Historic church in Wisconsin, United States

St. Mary's Roman Catholic Church is a Roman Catholic church located in Port Washington, Wisconsin. Its congregation is part of the parish of St. John XXIII in the Archdiocese of Milwaukee. The church was added to the National Register of Historic Places in 1977 for its architectural and religious significance.

==History==
The first Catholic Mass in Port Washington was read in Franz Gengler's home in 1847. In 1849 the growing parish built a tiny wooden church on "Lighthouse Hill." Since then the hill has also been called "Church Hill." In 1860 they built a larger stone church. By 1881 the parish had grown to 250 families, and they built the current church.

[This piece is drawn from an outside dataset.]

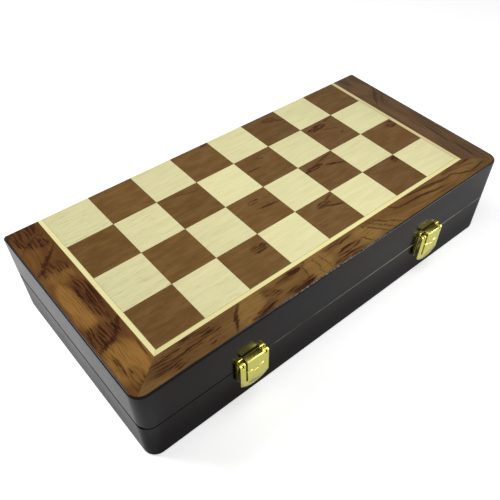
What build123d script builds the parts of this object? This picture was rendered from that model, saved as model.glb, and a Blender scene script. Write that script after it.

In 2016, St. Mary's officially merged with St. Peter of Alcantara in Port Washington and Immaculate Conception in Saukville to become St. John XXIII Parish. The traditional name of the site remains, and is now referred to as St. John XXIII Parish: St. Mary's Site.

==Architecture==
Henry Messmer of Milwaukee designed the new church building in Gothic Revival style, with walls of random ashlar limestone quarried three miles north of the building. A large tower is in the front center, with the main entrance at its base and a rose window above it. The square tower rises to an octagonal spire topped with various crosses. The building is decorated with wall buttresses, corbels, and corner parapets. Some parts of the exterior are trimmed in light-colored marble.

The inside is decorated with tall double lancet stained glass windows. An ornate high altar was built by E. Hackner and Son of La Crosse in 1912. The apse behind it is decorated with pastels and gold leaf.

In 1883 at the new church's dedication, a speaker described the building as "a splendid structure, an ornament not only to the city, but the entire state." Today the building, on its prominent hill, is still a focal point of the downtown.